Objective: Quote only the lines from the top of the listing below down to and including the line with "wasm.setup();".

Material:
******************************
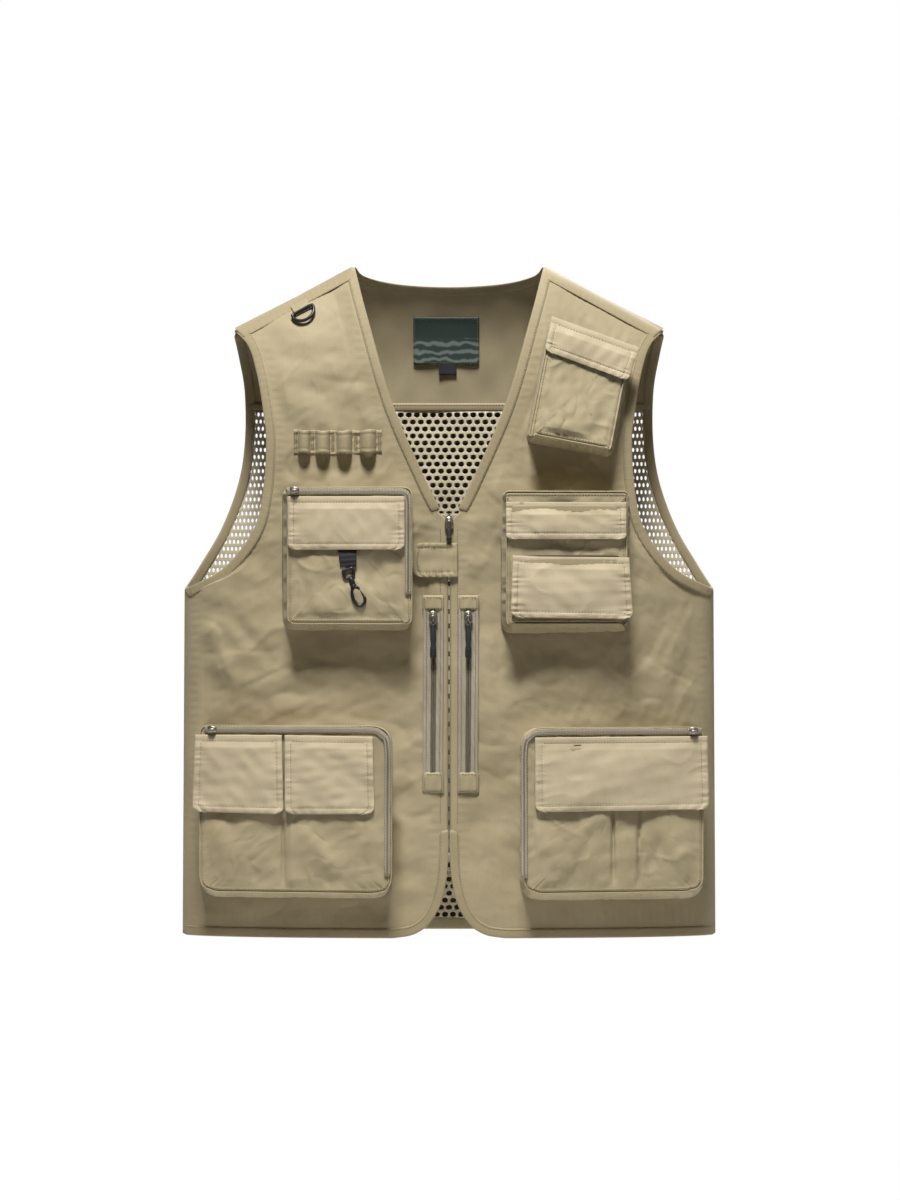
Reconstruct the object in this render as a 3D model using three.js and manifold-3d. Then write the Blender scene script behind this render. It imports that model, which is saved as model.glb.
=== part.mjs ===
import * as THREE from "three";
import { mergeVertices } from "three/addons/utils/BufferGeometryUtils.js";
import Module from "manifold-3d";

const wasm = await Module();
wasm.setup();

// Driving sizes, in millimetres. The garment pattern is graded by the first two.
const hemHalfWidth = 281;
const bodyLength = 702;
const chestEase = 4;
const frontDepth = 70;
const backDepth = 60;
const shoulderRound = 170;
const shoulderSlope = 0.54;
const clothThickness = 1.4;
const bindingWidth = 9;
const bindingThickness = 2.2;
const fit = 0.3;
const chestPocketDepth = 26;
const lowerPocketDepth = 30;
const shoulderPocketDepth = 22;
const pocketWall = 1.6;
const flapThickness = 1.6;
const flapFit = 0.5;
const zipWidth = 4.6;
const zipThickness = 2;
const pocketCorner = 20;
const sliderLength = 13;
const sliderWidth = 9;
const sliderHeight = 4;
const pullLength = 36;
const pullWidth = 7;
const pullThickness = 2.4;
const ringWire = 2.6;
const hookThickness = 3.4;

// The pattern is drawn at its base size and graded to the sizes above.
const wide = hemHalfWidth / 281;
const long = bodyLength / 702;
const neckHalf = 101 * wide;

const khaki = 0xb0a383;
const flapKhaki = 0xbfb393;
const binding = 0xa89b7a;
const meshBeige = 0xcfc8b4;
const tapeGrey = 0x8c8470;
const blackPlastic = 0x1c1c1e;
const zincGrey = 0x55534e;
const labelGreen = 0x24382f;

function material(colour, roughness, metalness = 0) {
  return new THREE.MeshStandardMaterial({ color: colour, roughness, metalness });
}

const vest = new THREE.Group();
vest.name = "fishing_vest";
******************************
Complete output:
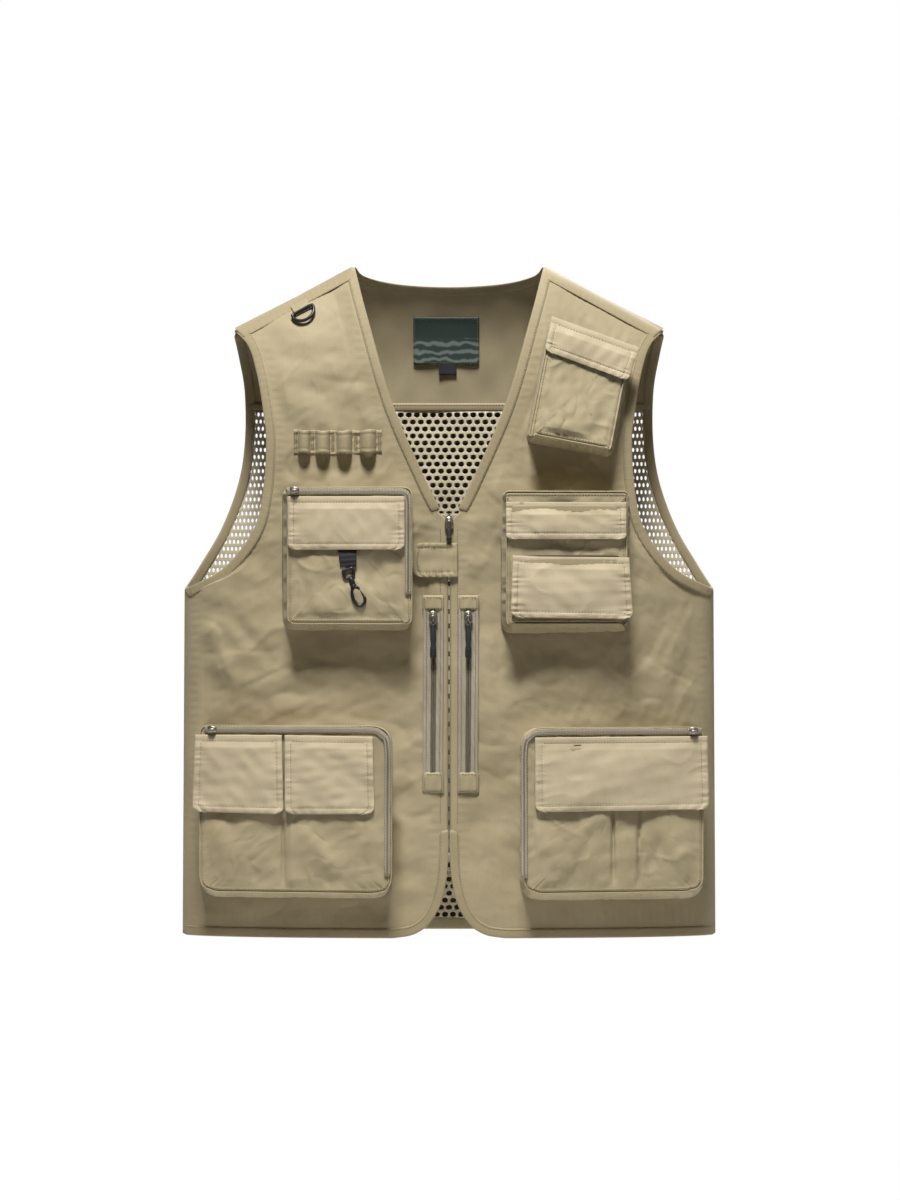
Reconstruct the object in this render as a 3D model using three.js and manifold-3d. Then write the Blender scene script behind this render. It imports that model, which is saved as model.glb.
=== part.mjs ===
import * as THREE from "three";
import { mergeVertices } from "three/addons/utils/BufferGeometryUtils.js";
import Module from "manifold-3d";

const wasm = await Module();
wasm.setup();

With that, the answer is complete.